Table 3. Peak Areas For Components At Differing % Volatilization

(Premium Grade Gasoline)

Sample Id / iC4 / nC4 / iC5 / nC5 / 2 M Pent / 3 M Pent / nC6 / C6 Olefin
Gasoline
% Vol. / Peak Area / Peak Area / Peak Area / Peak Area / Peak Area / Peak Area / Peak Area / PeakArea
Prem-0 / 5139 / 53846 / 129407 / 21998 / 34183 / 18112 / 14922 / 2865
Prem-25 / 0 / 737 / 23654 / 6196 / 20421 / 11421 / 10368 / 1940
Prem-50 / 0 / 0 / 0 / 0 / 1666 / 2305 / 2894 / 547
Prem-75 / 0 / 0 / 0 / 0 / 0 / 0 / 0 / 0

Table 4. Peak Areas For Components At Differing % Volatilization After Normalizing With Naphthalene (Premium Grade Gasoline)

Sample Id / iC4 / nC4 / iC5 / nC5 / 2 M Pent / 3 M Pent / nC6 / C6 Olefin
Gasoline
% Vol. / Peak Area / Peak Area / Peak Area / Peak Area / Peak Area / Peak Area / Peak Area / PeakArea
Prem-0 / 5139 / 53846 / 129407 / 21998 / 34183 / 18112 / 14922 / 2865
Prem-25 / 0 / 531 / 17047 / 4465 / 14717 / 8231 / 7472 / 1398
Prem-50 / 0 / 0 / 0 / 0 / 1165 / 1612 / 2024 / 383
Prem-75 / 0 / 0 / 0 / 0 / 0 / 0 / 0 / 0

Table 5. Matrix Of Multipliers For Individual Components Of Gasoline Under Differing Percentages Of Overall Product Volatilization (Premium Grade Gasoline)

Sample Id / iC4 / nC4 / iC5 / nC5 / 2 M Pent / 3 M Pent / nC6 / C6 Olefin
Gasoline% Vol. / Peak Area / Peak Area / Peak Area / Peak Area / Peak Area / Peak Area / Peak Area / PeakArea
Prem-0 / 1 / 1 / 1 / 1 / 1 / 1 / 1 / 1
Prem-25 / 0 / 0.01 / 0.132 / 0.203 / 0.4305 / 0.4544 / 0.501 / 0.488
Prem-50 / 0 / 0 / 0 / 0 / 0.0341 / 0.089 / 0.136 / 0.1336
Prem-75 / 0 / 0 / 0 / 0 / 0 / 0 / 0 / 0

RESULTS & DISCUSSION

Reproducibility

The reproducibility of the gas chromatography analysis technique was evaluated by analyzing the gasoline sample presented in Figure 9 a total of 5 times. The 20 correlation coefficients calculated between each of the 5 analyses and the other four had a minimum of 0.99545, a maximum of 0.999989, an average of 0.997921 and a standard deviation of 0.001704. From this evaluation, truly alike GC chromatograms will probably have correlation coefficients of 0.99 or better. It is possible that other product types may have different reproducibilities since their data may include different peaks that come from a different part of the GC fingerprint.

Correlation

Table 2 presents the results of the correlation coefficients calculated when comparing the samples in Figures 1 through 5 to those in Figures 7 through 9. Prior to calculating the correlation coefficients it was expected that similar products, for example gasolines, would show higher correlations among themselves and less correlation when compared to other product types.

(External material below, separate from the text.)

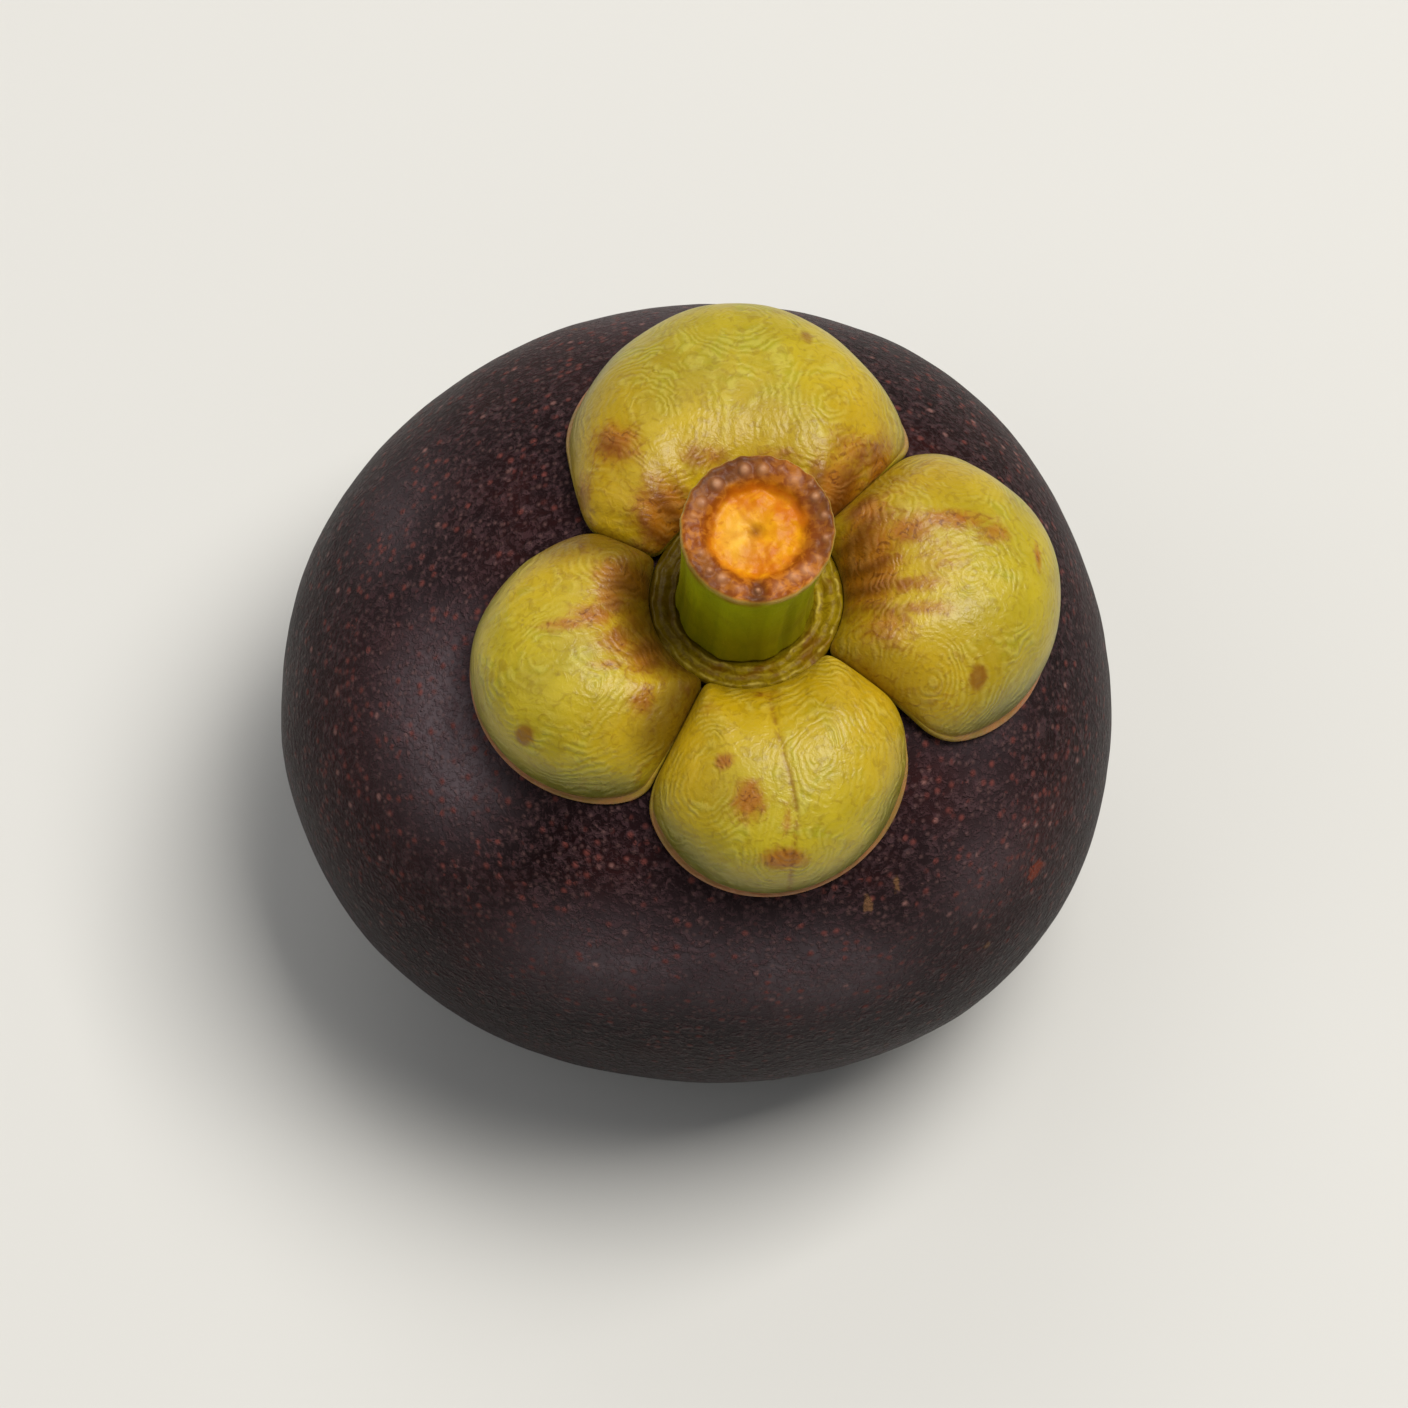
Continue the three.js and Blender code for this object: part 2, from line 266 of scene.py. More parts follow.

The exact numbers, however, could not be anticipated nor how the correlation coefficients would vary between similar and different product types. Significant, logical, and reproducible differences and similarities in the correlation coefficient numbers are crucial for this process to be a useful tool. The correlation coefficient results must also make sense and compare favorably with visual inspection of the GC fingerprints. From this feasibility study, it appears that there are meaningful similarities and differences in correlation coefficient numbers calculated using GC fingerprint data. This study suggest that similar product types such as gasolines could be expected to have correlation coefficients of about 0.9 or better. Dissimilar product types have a much lower correlation coefficient of perhaps 0.6 or 0.5 or even less. The correlation coefficients shown here also make sense when compared to the visual evaluation of the GC fingerprints.

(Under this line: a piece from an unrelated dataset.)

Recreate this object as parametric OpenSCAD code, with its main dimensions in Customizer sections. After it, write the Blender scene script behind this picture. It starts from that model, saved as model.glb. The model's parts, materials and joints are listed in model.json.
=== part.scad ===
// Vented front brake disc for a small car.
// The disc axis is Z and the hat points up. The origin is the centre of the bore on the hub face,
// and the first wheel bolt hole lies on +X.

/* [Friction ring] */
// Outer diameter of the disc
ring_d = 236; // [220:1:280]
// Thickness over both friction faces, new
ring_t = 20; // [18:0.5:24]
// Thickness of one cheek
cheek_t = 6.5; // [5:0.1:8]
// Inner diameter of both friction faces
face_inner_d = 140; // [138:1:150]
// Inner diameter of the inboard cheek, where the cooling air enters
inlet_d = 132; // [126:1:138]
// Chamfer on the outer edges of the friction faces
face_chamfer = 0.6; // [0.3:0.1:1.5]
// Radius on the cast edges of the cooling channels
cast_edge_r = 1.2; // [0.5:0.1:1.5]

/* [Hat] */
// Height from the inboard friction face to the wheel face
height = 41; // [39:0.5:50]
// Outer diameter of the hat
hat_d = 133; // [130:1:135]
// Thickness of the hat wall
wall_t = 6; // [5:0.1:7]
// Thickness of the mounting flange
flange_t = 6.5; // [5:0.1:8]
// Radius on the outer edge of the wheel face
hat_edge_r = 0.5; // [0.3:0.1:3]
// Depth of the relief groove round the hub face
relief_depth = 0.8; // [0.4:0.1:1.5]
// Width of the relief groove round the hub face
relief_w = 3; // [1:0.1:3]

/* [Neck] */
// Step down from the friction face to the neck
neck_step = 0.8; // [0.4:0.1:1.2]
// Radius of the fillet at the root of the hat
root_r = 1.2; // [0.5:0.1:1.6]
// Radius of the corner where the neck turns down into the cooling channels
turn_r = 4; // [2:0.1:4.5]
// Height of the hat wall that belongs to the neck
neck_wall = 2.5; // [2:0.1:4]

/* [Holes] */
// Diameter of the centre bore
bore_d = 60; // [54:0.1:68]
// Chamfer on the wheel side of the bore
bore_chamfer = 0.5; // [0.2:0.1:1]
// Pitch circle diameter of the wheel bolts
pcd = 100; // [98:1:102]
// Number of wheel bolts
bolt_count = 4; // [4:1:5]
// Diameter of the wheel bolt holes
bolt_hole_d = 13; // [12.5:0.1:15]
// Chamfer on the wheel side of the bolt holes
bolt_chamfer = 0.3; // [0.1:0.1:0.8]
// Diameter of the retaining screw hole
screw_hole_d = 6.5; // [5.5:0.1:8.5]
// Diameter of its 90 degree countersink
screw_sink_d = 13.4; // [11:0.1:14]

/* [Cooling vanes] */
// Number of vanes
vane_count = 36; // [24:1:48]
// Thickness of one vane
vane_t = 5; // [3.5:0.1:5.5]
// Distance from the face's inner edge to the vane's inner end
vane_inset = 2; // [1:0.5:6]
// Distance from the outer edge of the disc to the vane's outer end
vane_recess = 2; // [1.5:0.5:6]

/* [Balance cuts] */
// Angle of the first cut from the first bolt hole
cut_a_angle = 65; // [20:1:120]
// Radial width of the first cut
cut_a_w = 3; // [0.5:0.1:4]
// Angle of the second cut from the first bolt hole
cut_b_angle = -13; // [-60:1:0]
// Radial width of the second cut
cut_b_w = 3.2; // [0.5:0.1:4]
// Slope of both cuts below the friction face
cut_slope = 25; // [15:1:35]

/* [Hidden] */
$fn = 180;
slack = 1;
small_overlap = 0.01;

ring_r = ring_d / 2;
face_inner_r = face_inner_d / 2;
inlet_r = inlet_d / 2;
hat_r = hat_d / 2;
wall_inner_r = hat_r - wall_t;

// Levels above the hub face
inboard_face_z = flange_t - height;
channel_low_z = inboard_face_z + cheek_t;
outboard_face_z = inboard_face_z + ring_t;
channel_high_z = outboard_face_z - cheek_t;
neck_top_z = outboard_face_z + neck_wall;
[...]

An unexpected and interesting result of the correlations was that the JP-8 jet fuel and the kerosene II sample had a high correlation coefficient. At first this seemed unusual, but it must be remembered that JP-8 and kerosene are often times from the same distillation range of the crude oil. Visual comparison of the two GC chromatograms confirms the rather high degree of similarity of the two products.

Gasoline Weathering

The matrix of multipliers created for the evaporation sequences for the three different grades of gasoline numerically models how the volatile components tend to evaporate from the sample. The matrix of multipliers can be used to numerically alter ("evaporate") the data from a fresh sample in an attempt to estimate the composition of the sample after a weathering process. Once the sample has been artificially altered, it can then be numerically compared to other controlled weathered samples.

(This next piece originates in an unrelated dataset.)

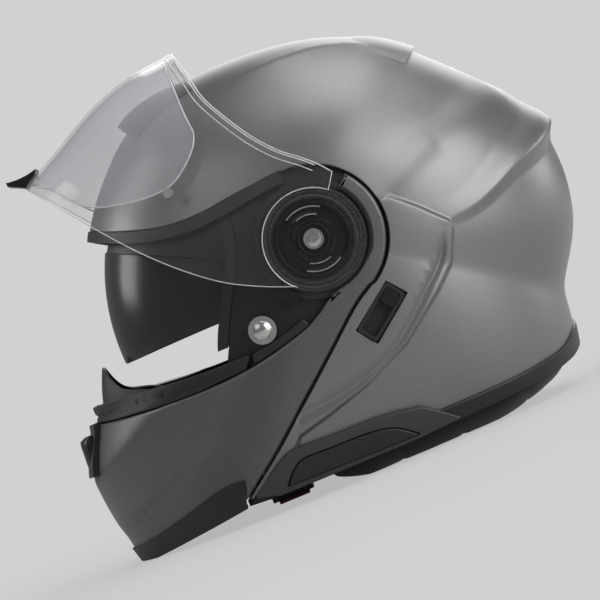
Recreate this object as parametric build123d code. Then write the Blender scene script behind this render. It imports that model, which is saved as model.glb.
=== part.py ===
from build123d import *
import math
import os

os.makedirs("parts", exist_ok=True)

# A flip-up road helmet that stands on its rim: millimetres, +Z up, front towards -X, rider's left towards -Y.
# The chin bar and the visor turn about one axis along Y. Angles in the side view are counted from the rear
# (+X) over the crown (90) to the face (180), and below the axis they are negative.

# Main sizes
shell_radius = 127.0
shell_half_width = 124.0
shell_wall = 4.0
hinge_height = 144.6
hinge_offset = 9.6
arm_half_width = 127.5
chin_wall = 3.2
visor_half_width = 128.2
visor_wall = 2.2
plateau_height = 2.8
seam_gap = 1.3
seat_gap = 0.3
overrun = 60.0

# Hinge parts
arm_tip_radius = 43.9
arm_rim_radius = 33.5
arm_floor_wall = 2.4
arm_cup_wall = 2.6
side_plate_wall = 3.4
hinge_shaft_radius = 4.0
hinge_running_gap = 0.06
hinge_head_radius = 6.0
hinge_head_height = 2.2
base_plate_radius = 32.6
base_plate_wall = 1.7
base_boss_radius = 23.8
visor_ring_radius = 31.4
hook_mid_radius = 17.0
hook_width = 3.4
hook_height = 1.2
latch_washer_radius = 8.6
latch_dome_radius = 5.6
latch_stem_radius = 4.0

# Sun visor
sun_axis_forward = 2.0
sun_axis_drop = 18.6
sun_radius = 140.5
sun_half_width = 100.0
sun_wall = 2.0
sun_pivot_radius = 4.0

# Inner parts
liner_half_width = 115.0
cavity_half_width = 93.0
pad_wall = 9.0
pad_channel_depth = 3.0
roll_width = 21.0
roll_height = 21.0
floor_cut = 0.5


def curve_through(pairs):
    """A smooth function of an angle that passes through pairs of angle and value."""
    angles = [angle for angle, value in pairs]
    values = [value for angle, value in pairs]
    last = len(pairs) - 1
    slopes = []
    for index in range(len(pairs)):
        low = max(index - 1, 0)
        high = min(index + 1, last)
        slopes.append((values[high] - values[low]) / (angles[high] - angles[low]))

    def value_at(angle):
        if angle <= angles[0]:
            return values[0]
        if angle >= angles[last]:
            return values[last]
        index = max(k for k in range(last) if angles[k] <= angle)
        span = angles[index + 1] - angles[index]
        t = (angle - angles[index]) / span
        start = values[index] * (1 + 2 * t) * (1 - t) ** 2
        end = values[index + 1] * t * t * (3 - 2 * t)
        turn = slopes[index] * span * t * (1 - t) ** 2 + slopes[index + 1] * span * t * t * (t - 1)
        return start + end + turn

    return value_at


# How far each surface stands from the hinge axis in the middle plane, as shares of the shell radius
shell_shares = curve_through([(-202, 1.115), (-190, 1.2), (-180, 1.28), (-165, 1.42), (-155, 1.58), (-146, 1.7),
                              (-140, 1.8), (-133, 1.95), (-128, 2.08), (-122, 2.15), (-110, 2.04), (-90, 1.88),
                              (-70, 1.72), (-60, 1.63), (-50, 1.5), (-43, 1.4), (-38, 1.33), (-33, 1.272),
                              (-28, 1.27), (-23, 1.285), (-17, 1.3), (-8, 1.298), (0, 1.284), (5, 1.272),
                              (14, 1.221), (25, 1.115), (38, 1.056), (53, 1.037), (71, 1.0), (86, 0.986),
                              (101, 1.005), (126, 1.066), (141, 1.082), (158, 1.115)])
chin_shares = curve_through([(-170, 1.38), (-162.5, 1.412), (-155, 1.606), (-153, 1.633), (-146.5, 1.714),
                             (-142, 1.77), (-139, 1.81), (-133, 1.93), (-128, 2.08), (-122, 2.2), (-110, 2.06),
                             (-90, 1.88), (-60, 1.63), (-30, 1.27), (0, 1.284), (30, 1.09), (60, 1.04)])
visor_shares = curve_through([(0, 1.15), (60, 1.15), (90, 1.153), (104, 1.169), (109.5, 1.195), (117.5, 1.24),
                              (126.5, 1.288), (136, 1.34), (141, 1.385), (145, 1.43), (152, 1.49), (170, 1.58),
                              (200, 1.62), (240, 1.62)])
cavity_shares = curve_through([(-125, 1.6), (-90, 1.3), (-60, 1.1), (-30, 1.0), (0, 0.98), (30, 0.8), (60, 0.73),
                               (90, 0.715), (120, 0.76), (140, 0.8), (160, 0.83)])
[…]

This weathering algorithm can also be used in the inverse. For example, if one had a hydrocarbon sample from a site but did not know the extent of weathering that has already taken place, the sample could be correlated with the library of samples of known weathered gasolines. Once a library sample with the highest correlation has been determined, a matrix of multipliers of the sample with the highest correlation could be used to reconstruct the composition of the original gasoline sample when fresh. This matrix of multipliers needed to estimate the original gasoline composition would be constructed by simply using the inverse of the individual compounds within the matrix. that most closely correlated with the weathered sample. (For example, if Benzene's multiplier is 0.25, then to reconstruct the original amount of Benzene, one would multiply the peak area by 1/0.25 = 4.0.)